When faced with a clash of constitutional principle and a line of unreasoned cases wholly divorced from the text, history, and structure of our founding document, we should not hesitate to resolve the tension in favor of the Constitution’s original meaning.

In the real world , that is,
outside of "Supreme" Court,
if a desicion is deemed to be poor, or erronuous, it is overturned as soon as practically possible.

"stare decisis" is an excuse of fools to stick to something obviously wrong.

But thanks for explaining it

By the way, the ridiculously bad title to Orin Kerr's op-ed, O'Connor's Successor Will Likely Be a Swinger, was added by the LA Times editors, not Orin. Orin, you have my sympathy on this one.

Randy Barnett is looking for another no doubting Thomas to help find and restore the lost Constitution. Alas, it is not the Constitution that is lost, but we need not look for either Barnett or Thomas who will remain missing in action while time and change marches on.

Iridium is spot on here with respect to Thomas. I would add on here that adherence to stare decisis in the case of Justice O'Connor is a much dicier thing to weigh than this post suggests.

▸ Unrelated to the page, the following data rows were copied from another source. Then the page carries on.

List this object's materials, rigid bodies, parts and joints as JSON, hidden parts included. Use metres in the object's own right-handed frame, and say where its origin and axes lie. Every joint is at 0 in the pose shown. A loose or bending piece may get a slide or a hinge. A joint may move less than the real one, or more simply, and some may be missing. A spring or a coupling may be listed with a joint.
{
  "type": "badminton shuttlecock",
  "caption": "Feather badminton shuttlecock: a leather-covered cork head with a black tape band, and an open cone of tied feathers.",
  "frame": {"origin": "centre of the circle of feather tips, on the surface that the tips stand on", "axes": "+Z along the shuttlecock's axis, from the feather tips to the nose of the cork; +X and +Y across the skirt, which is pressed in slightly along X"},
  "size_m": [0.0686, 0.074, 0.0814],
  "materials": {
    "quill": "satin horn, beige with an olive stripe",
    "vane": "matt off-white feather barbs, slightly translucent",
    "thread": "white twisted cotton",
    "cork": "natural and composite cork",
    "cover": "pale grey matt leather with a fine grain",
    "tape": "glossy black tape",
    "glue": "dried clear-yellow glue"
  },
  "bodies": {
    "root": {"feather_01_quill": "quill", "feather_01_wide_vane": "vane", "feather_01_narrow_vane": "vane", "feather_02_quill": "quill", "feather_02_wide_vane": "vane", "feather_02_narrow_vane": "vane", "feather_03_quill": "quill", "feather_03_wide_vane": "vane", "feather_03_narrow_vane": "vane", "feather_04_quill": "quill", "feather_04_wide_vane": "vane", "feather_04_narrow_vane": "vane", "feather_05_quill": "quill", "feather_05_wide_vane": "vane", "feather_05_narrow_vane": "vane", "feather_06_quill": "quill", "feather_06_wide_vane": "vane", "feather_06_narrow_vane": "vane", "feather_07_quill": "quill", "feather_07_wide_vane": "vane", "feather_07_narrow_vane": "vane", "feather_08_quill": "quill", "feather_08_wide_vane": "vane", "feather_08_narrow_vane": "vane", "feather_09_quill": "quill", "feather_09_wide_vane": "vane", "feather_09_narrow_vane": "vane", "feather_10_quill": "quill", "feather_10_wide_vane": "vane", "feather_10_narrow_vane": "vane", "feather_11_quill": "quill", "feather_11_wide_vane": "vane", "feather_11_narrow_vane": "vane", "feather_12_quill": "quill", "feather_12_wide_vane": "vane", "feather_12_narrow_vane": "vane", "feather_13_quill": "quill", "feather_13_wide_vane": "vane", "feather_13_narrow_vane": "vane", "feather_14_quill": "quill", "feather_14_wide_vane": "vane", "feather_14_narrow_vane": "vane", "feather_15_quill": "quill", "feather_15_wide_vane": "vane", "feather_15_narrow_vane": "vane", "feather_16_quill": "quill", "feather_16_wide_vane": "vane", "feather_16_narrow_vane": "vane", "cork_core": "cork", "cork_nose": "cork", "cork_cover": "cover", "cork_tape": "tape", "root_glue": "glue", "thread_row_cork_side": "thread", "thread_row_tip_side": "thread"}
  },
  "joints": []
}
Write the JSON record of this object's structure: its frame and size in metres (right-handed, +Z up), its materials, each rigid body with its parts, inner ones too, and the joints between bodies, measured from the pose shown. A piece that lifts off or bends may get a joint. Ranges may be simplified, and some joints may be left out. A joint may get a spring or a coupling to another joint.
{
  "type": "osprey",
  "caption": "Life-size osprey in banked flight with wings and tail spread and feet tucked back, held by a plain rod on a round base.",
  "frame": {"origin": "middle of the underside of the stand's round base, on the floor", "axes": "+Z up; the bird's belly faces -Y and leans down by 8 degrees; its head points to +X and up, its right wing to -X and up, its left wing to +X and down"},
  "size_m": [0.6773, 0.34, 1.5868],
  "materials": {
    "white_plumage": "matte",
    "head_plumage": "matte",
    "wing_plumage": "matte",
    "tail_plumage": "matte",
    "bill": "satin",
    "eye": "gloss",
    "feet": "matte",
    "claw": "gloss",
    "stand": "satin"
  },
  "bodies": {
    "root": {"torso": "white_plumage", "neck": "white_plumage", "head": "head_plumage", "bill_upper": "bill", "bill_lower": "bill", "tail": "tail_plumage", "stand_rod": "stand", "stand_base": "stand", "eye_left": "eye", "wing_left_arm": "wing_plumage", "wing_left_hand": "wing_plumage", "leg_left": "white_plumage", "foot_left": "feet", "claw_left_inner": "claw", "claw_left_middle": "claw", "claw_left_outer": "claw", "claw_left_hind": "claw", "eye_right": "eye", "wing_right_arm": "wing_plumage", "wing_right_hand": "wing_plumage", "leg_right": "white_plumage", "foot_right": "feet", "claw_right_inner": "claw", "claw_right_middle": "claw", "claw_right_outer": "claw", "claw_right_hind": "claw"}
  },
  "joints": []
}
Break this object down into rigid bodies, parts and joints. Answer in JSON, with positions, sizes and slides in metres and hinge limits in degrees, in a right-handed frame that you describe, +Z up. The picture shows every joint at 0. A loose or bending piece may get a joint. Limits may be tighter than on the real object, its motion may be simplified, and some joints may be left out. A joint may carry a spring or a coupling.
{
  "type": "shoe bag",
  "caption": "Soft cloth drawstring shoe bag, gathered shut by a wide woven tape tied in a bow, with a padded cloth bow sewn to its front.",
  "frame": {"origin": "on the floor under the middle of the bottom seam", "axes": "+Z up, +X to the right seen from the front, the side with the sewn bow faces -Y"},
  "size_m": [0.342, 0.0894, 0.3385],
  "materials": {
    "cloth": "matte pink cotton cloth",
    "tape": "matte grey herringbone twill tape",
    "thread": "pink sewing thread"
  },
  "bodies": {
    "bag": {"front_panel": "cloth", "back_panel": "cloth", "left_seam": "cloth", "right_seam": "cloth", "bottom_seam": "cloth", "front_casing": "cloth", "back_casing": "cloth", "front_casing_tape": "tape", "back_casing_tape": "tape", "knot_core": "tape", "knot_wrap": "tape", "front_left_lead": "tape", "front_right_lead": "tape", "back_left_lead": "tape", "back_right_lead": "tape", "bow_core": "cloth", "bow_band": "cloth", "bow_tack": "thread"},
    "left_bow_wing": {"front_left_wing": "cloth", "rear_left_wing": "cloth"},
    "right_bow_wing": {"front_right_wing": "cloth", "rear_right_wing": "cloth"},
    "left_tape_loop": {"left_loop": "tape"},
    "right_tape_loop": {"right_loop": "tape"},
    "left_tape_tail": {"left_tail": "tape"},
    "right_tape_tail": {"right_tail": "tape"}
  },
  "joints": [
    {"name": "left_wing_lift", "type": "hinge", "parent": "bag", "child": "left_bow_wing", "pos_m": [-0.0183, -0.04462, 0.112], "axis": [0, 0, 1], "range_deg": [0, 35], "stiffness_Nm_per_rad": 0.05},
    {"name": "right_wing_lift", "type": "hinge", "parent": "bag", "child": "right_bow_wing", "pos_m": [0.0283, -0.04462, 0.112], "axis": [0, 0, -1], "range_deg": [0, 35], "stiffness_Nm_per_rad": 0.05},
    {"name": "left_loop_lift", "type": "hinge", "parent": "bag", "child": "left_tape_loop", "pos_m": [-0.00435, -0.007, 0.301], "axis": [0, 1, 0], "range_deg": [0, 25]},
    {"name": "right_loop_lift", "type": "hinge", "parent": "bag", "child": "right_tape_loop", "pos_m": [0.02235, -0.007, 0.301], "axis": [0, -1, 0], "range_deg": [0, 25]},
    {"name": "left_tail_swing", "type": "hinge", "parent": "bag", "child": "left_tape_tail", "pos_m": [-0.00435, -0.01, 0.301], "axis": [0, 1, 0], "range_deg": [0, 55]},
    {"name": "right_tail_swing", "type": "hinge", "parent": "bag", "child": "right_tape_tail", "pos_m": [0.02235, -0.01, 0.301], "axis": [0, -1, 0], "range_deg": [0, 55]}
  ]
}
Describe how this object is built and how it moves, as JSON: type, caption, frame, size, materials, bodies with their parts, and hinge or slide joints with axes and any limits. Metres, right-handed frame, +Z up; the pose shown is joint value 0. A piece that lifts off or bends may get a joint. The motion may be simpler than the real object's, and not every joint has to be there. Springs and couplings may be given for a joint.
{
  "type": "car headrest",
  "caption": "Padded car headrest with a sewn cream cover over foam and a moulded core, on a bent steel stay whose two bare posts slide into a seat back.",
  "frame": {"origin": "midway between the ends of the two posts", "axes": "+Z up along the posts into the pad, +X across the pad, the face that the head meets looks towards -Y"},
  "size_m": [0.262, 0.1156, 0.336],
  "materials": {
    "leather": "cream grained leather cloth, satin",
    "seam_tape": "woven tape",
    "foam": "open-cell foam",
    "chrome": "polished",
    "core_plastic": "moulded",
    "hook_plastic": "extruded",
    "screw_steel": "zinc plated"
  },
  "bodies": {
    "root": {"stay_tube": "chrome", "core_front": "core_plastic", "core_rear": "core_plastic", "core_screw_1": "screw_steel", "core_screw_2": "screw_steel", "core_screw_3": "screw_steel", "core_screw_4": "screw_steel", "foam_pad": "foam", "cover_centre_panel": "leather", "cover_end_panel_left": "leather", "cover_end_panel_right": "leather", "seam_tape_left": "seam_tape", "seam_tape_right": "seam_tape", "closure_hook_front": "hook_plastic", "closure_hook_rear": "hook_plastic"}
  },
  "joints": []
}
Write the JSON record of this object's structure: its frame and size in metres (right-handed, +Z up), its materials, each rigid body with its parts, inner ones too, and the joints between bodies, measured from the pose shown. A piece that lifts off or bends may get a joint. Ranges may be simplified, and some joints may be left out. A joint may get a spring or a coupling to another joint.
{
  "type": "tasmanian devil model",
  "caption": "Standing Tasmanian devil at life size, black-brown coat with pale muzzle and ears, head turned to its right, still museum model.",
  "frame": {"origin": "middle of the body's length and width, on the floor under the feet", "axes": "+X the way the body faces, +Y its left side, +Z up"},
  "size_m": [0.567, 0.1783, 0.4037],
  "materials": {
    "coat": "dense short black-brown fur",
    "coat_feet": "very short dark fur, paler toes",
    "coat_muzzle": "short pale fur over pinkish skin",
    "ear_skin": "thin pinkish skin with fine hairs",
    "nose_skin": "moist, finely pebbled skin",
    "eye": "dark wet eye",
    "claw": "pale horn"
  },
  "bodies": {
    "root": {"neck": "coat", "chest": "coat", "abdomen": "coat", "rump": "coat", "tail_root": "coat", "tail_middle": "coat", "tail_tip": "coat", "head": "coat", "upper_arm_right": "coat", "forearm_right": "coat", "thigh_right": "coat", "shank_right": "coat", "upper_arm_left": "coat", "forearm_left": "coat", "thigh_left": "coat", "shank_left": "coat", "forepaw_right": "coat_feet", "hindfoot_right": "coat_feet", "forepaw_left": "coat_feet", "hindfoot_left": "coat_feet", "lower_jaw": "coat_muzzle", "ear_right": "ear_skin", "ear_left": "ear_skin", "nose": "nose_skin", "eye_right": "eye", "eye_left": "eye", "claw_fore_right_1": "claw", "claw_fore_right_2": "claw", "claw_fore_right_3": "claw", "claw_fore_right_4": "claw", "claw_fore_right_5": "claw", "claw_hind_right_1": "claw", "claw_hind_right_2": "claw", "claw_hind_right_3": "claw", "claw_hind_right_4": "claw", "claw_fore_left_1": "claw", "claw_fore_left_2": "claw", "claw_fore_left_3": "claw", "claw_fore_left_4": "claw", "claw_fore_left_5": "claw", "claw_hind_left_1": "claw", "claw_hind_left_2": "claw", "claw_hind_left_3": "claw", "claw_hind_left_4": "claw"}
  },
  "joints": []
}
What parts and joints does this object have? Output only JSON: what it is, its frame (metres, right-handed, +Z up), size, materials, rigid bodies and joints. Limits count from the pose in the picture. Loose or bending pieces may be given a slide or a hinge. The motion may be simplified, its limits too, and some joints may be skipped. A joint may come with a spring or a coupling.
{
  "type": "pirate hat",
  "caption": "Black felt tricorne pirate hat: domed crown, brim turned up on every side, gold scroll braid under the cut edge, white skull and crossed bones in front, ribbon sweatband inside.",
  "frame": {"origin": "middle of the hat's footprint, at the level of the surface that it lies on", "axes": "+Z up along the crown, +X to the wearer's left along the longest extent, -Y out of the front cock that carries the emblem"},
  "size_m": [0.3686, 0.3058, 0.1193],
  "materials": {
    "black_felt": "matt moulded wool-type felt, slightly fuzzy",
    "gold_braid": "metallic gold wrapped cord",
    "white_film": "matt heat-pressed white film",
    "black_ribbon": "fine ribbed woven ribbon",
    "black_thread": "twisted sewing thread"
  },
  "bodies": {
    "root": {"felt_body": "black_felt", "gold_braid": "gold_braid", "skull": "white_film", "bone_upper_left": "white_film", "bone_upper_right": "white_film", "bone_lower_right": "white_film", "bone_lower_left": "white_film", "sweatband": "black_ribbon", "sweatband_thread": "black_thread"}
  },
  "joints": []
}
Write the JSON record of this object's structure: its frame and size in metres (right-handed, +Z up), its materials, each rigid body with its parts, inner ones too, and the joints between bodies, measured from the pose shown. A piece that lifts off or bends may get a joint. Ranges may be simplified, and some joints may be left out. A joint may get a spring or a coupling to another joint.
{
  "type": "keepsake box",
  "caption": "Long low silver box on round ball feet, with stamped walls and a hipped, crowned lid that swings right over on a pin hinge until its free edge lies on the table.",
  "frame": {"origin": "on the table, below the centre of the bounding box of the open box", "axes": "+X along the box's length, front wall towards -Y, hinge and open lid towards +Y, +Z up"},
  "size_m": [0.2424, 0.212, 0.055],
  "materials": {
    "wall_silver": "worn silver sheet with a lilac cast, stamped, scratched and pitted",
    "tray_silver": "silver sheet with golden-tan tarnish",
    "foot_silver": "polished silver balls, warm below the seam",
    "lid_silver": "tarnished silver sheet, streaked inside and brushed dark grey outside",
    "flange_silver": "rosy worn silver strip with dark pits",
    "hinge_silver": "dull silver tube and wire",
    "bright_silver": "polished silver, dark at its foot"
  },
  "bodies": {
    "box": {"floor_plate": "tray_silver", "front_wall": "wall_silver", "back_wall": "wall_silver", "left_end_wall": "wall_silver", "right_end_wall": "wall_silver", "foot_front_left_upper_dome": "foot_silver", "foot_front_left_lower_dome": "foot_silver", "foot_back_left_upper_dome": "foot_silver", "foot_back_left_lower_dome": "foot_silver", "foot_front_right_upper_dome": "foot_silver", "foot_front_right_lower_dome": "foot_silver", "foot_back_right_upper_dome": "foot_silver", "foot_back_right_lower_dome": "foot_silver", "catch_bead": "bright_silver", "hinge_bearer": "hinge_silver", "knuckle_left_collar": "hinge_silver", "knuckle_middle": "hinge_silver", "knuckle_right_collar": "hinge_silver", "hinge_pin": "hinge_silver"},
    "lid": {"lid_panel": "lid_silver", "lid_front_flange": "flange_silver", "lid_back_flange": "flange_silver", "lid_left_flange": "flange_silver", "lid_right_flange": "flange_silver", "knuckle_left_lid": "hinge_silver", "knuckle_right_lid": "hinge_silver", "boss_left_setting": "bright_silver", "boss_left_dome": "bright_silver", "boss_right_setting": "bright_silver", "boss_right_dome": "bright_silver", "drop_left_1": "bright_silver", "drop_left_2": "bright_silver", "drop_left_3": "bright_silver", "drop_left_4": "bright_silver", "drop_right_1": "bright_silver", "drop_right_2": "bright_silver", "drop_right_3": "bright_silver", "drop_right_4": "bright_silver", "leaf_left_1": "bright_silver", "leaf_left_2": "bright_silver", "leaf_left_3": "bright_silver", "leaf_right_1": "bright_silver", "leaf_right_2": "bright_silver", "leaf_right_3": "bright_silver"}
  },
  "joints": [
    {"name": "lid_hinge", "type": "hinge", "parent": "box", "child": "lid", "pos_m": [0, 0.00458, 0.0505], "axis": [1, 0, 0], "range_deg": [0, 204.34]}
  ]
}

Justice O'Connor disdained deciding on the basis of rules and preferred "balancing tests" and narrowly tailoring opinions to the facts at hand. This was often lauded as a measure of her restraint as a judge. Ironically, though, it left her free to depart from today's inclinations in the event tomorrows breeze should blow differently. It centralized the role of the judge in society, and lowered the predictability of the law as announced by the court. Hence her gymnastic retreat from Midkiff in the Kelo case. Writing opinions so that they shed very little light on future cases of similar nature leads to a subtler activism; in eschewing clear rules and principles, judges like O'Connor keep for themselves right continually to remake the law without giving indication to other actors where in fact things are headed, and without binding future judges to much by way of precedent.